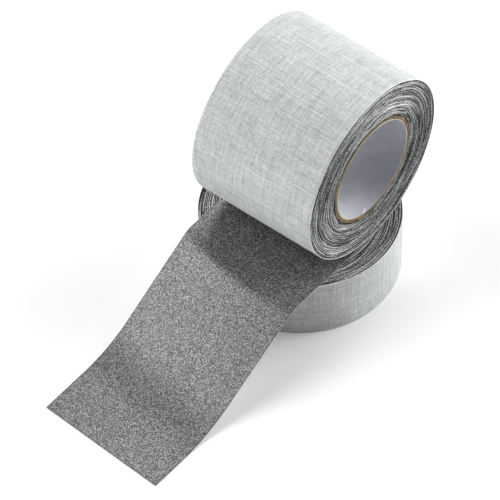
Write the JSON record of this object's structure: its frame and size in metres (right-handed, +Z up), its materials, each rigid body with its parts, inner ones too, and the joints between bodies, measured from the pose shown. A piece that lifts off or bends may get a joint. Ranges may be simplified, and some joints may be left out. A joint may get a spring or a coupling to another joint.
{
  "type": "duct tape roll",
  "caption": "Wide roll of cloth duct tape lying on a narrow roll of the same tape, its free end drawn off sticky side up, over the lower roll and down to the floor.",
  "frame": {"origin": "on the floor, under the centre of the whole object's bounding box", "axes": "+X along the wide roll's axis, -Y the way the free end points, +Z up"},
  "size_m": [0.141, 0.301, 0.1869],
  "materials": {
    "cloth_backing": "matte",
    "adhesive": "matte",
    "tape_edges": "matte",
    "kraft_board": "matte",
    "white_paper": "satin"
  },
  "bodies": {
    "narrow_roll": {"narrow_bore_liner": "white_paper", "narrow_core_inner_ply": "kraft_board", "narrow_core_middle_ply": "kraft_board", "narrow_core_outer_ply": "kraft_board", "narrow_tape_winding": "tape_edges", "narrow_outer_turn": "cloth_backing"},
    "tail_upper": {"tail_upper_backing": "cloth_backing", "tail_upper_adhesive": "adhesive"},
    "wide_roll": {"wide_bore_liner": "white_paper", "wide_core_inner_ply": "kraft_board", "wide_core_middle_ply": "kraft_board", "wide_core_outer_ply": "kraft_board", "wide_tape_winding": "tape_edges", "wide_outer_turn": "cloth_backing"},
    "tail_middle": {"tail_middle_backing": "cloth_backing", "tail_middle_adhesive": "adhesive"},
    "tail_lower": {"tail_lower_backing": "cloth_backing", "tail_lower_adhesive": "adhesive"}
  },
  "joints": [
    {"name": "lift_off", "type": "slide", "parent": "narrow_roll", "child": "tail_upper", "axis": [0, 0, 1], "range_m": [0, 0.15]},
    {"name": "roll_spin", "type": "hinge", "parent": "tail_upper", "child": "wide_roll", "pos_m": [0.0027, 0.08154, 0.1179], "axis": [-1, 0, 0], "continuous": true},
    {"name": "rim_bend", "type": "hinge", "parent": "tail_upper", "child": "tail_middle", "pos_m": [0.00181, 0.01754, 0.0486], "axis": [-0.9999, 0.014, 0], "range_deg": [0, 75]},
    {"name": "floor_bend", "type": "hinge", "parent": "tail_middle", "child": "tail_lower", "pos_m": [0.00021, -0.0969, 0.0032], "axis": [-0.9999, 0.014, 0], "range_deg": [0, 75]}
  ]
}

==

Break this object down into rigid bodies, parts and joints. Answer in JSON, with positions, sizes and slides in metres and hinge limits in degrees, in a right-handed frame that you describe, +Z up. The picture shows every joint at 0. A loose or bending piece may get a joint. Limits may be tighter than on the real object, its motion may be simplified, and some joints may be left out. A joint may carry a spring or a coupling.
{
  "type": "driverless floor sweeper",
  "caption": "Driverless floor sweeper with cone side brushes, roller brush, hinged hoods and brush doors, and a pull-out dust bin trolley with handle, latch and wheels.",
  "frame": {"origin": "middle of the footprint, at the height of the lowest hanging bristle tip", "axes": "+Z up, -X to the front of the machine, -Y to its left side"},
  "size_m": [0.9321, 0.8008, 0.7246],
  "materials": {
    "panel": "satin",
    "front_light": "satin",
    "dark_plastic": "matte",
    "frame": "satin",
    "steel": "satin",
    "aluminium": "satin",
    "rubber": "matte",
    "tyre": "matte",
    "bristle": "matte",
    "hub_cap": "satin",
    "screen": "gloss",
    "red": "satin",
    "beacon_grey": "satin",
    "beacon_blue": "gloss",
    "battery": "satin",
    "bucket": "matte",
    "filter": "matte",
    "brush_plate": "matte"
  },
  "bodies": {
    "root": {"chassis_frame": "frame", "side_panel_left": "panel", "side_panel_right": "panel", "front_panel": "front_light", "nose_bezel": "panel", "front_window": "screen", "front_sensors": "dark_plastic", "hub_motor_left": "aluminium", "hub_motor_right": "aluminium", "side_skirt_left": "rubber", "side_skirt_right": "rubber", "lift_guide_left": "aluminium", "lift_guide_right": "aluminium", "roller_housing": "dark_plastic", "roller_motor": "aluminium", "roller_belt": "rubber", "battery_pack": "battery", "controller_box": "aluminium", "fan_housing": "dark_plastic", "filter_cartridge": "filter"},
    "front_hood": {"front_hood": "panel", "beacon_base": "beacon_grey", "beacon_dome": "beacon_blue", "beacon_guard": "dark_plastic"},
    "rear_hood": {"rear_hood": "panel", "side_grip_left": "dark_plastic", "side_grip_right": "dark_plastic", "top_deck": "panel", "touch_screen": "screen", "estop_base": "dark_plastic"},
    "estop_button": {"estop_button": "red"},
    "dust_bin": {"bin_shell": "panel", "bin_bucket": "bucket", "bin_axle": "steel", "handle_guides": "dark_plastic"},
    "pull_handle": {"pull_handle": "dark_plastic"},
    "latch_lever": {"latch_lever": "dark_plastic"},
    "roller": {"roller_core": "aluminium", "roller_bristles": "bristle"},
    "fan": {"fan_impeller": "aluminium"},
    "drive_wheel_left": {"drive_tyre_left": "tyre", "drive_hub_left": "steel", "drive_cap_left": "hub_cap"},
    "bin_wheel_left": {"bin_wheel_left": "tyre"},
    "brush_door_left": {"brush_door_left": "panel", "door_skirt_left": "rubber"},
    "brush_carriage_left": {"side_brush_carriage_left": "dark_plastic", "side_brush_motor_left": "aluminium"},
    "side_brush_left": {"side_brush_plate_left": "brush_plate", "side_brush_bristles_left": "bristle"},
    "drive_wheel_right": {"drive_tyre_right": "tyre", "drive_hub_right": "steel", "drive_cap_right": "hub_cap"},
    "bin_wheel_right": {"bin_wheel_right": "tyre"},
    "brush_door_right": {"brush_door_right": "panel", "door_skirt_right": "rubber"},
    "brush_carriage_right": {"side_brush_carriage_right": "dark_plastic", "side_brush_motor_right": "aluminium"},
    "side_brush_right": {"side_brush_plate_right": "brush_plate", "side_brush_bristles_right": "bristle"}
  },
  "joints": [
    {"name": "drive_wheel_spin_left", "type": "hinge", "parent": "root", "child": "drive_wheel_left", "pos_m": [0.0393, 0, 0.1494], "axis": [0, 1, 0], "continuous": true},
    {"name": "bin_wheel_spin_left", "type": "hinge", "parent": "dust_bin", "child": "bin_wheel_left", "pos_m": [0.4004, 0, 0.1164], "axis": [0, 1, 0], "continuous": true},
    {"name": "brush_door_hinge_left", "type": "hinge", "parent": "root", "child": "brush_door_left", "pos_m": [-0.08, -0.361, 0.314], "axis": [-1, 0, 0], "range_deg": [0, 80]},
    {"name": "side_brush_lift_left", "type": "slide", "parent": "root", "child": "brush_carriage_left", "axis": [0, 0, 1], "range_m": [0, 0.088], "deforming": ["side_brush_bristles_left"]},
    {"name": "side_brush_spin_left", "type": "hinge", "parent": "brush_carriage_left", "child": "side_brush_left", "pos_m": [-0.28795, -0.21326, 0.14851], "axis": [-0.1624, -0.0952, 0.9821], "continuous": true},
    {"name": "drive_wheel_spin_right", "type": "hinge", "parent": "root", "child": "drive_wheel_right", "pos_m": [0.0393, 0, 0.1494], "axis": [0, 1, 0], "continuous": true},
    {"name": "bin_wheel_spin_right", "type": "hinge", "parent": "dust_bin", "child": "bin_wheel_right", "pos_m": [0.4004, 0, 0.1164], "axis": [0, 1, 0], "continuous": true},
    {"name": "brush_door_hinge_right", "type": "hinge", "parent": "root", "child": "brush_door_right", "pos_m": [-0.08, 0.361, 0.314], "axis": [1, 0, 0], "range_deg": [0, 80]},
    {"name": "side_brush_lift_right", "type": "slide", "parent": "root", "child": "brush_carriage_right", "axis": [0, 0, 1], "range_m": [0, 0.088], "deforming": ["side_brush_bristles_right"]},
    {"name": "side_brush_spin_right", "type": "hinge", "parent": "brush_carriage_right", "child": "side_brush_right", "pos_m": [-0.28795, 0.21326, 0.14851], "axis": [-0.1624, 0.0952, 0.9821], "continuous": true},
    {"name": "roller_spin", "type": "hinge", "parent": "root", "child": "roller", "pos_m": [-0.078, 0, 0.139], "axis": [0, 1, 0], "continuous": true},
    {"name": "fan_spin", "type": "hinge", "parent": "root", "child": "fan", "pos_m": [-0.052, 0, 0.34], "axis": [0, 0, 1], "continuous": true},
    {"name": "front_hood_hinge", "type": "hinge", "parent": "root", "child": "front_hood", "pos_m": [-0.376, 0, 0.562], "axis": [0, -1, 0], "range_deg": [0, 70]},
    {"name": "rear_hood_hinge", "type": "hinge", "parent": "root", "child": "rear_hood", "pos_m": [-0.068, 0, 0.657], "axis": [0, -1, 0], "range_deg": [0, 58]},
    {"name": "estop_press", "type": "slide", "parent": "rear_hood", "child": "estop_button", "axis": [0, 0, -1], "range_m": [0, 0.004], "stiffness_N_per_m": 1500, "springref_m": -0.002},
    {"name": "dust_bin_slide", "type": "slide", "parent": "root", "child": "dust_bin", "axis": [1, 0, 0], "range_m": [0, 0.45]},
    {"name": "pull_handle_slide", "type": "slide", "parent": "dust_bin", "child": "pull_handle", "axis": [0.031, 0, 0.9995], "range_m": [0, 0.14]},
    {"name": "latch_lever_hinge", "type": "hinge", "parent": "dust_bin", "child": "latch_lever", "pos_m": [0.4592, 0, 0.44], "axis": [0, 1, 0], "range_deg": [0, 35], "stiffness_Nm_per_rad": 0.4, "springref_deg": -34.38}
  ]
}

STATED TASK: Using the listing above, return all lines where the word "that" occurs.

RESPONSE FOR THIS EXERCISE:
Write the JSON record of this object's structure: its frame and size in metres (right-handed, +Z up), its materials, each rigid body with its parts, inner ones too, and the joints between bodies, measured from the pose shown. A piece that lifts off or bends may get a joint. Ranges may be simplified, and some joints may be left out. A joint may get a spring or a coupling to another joint.
Break this object down into rigid bodies, parts and joints. Answer in JSON, with positions, sizes and slides in metres and hinge limits in degrees, in a right-handed frame that you describe, +Z up. The picture shows every joint at 0. A loose or bending piece may get a joint. Limits may be tighter than on the real object, its motion may be simplified, and some joints may be left out. A joint may carry a spring or a coupling.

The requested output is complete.